IQSS / dataverse

Open source research data repository software
http://dataverse.org
Other
876 stars 484 forks source link

Feature Request/Idea: Stored procedure for Identifier generation per PID provider #10514

Open PatrickKibies opened 4 months ago

PatrickKibies commented 4 months ago

Overview of the Feature Request The basic idea of this feature request is to enable dataverse to handle more than one custom PID generation style by allowing multiple database stored procedures, that can be chosen in a fashion like dataverse.pid.*.generation-styleProcedue=

What kind of user is the feature intended for? (Example users roles: API User, Curator, Depositor, Guest, Superuser, Sysadmin) This feature is intended for the Superuser to configure more than one custom generation style

What inspired the request? This request was inspired by the fact, that multiple PID providers can be configured and assigned to different Dataverse Collections within an instance from v6.2 on. Different generation styles are desirable as well.

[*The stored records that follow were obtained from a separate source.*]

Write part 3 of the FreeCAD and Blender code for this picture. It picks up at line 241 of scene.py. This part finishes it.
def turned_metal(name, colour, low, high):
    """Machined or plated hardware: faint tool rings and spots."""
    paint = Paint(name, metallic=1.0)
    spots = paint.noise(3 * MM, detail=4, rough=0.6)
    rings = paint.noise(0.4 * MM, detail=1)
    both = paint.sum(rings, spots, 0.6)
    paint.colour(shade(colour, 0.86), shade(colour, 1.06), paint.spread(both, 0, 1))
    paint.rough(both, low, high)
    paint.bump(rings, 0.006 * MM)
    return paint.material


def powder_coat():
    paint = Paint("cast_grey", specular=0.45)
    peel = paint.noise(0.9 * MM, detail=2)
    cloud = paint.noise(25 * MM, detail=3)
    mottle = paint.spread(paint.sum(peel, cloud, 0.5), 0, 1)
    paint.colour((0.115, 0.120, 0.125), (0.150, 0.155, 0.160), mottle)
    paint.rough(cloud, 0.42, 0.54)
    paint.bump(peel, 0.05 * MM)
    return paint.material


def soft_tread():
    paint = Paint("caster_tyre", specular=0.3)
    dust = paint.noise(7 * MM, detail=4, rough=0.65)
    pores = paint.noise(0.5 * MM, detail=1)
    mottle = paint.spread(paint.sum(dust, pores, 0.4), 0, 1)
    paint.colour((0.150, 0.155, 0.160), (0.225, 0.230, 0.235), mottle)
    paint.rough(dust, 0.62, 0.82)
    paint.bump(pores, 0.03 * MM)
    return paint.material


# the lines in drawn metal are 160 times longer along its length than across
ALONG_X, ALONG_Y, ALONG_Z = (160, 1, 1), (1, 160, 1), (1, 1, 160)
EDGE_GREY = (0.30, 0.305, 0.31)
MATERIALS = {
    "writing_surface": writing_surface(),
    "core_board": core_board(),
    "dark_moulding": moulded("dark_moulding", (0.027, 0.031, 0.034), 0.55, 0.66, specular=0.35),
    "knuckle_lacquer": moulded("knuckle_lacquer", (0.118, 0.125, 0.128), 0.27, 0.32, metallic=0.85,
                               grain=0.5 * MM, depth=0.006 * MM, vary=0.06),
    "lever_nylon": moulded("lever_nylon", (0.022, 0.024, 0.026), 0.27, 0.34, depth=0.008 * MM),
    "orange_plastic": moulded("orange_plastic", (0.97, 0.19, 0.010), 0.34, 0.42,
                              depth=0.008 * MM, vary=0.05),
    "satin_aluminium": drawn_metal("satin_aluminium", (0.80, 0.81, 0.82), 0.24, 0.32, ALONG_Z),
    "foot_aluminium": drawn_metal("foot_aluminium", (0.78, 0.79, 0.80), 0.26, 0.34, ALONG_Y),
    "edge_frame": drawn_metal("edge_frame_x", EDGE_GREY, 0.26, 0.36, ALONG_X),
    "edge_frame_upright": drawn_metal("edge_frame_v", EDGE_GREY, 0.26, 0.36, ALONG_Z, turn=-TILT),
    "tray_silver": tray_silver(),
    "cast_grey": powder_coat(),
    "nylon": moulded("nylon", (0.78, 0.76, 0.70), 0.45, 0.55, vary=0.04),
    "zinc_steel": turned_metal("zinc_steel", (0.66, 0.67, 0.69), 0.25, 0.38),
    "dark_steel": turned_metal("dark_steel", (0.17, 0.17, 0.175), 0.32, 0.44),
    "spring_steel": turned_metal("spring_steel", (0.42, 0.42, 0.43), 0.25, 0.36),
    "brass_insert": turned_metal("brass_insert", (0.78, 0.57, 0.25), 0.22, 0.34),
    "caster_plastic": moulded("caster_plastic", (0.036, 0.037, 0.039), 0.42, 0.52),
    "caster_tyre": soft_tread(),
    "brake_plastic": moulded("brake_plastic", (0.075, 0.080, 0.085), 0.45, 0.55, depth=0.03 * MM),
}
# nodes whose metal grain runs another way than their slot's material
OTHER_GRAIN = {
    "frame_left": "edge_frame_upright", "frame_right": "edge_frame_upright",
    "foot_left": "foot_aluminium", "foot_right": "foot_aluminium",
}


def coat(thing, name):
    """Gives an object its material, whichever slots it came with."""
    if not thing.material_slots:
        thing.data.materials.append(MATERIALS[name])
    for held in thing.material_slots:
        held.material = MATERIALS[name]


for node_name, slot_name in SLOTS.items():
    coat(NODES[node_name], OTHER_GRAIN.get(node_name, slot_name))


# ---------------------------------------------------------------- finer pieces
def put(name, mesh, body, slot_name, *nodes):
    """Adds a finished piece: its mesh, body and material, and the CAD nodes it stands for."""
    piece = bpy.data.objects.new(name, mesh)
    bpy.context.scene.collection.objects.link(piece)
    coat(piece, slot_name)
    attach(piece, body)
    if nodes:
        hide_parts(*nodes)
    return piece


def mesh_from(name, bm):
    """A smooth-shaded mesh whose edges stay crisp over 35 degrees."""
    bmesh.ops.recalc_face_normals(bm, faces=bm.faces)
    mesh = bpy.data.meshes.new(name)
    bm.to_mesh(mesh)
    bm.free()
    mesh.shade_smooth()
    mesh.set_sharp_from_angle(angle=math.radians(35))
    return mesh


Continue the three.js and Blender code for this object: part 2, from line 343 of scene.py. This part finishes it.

What existing behavior do you want changed? Currently one can select between the default (random string) and a single stored procedure.

Any brand new behavior do you want to add to Dataverse? No. Just an extension, since from my point of view the flexibility of stored procedures is sufficient to model any usecase I can imagine rigth now, if multiple of them could be used at the same time with different PID provider configurations.

Any open or closed issues related to this feature request? None that I am aware of.

Thanks to @poikilotherm and @pdurbin for the pointer to github to bring in this issue and for telling me that mentioning @qqmyers could be helpful, which I did in this point. (See Zulip discussion.)

I am looking forward to a fruitful discussion!

qqmyers commented 4 months ago

FWIW: Seems like something that would not be too hard for someone to add. Rather than allowing calls to an ~arbitrary function, it might be better to have Dataverse pass the pidProvider id when making the request. (Granted that someone would have to be able to change the Dataverse config options to cause trouble.) If the provider id were passed, the solution would be backward compatible, e.g. Dataverse would still only accept storedProcGenerated as a value (rather than user provided text), but it would mean that there wouldn't be any nmemonic value to indicate what the stored procedure did (unless one indicated that in the label for the PidProvider itself which may be enough.)

PatrickKibies commented 4 months ago

That seems a viable approach. I see the advantages of going that way instead of allowing for countless different functions. Currently I have no spare time to find my way into Dataverse software development (we are full speed ahead to get our institutional Dataverse instance up and running, where speed is basically determined by non-techninal issues...) So from my position there is hope, that someone else finds this feature sufficiently useful (or cool :-) to implement it, or I will have a look at it, when my schedule allows for it. Thanks for your input!

poikilotherm commented 4 months ago

I would also like to propose evaluating if it's in scope to have Flyway install the stored procedures. Easier testing as well as deployment of the procedures in non-classic installations. Also allowing for a sanity check if options and method name match.

PatrickKibies commented 4 months ago

In the meantime I found a workaround for my current problem: The "shoulder" can be abused to prepend any string in front og the generated identifier since the trailing "/" which would be part of a DOI-shoulder is not appended automatically. So dataverse has everything there, what I need for my current usecase, nonetheless I think the possibility to have more than one custom generation style would still be nice to have for larger setups used by multiple institutions.

pdurbin commented 4 months ago

Ha, nice shoulder hack!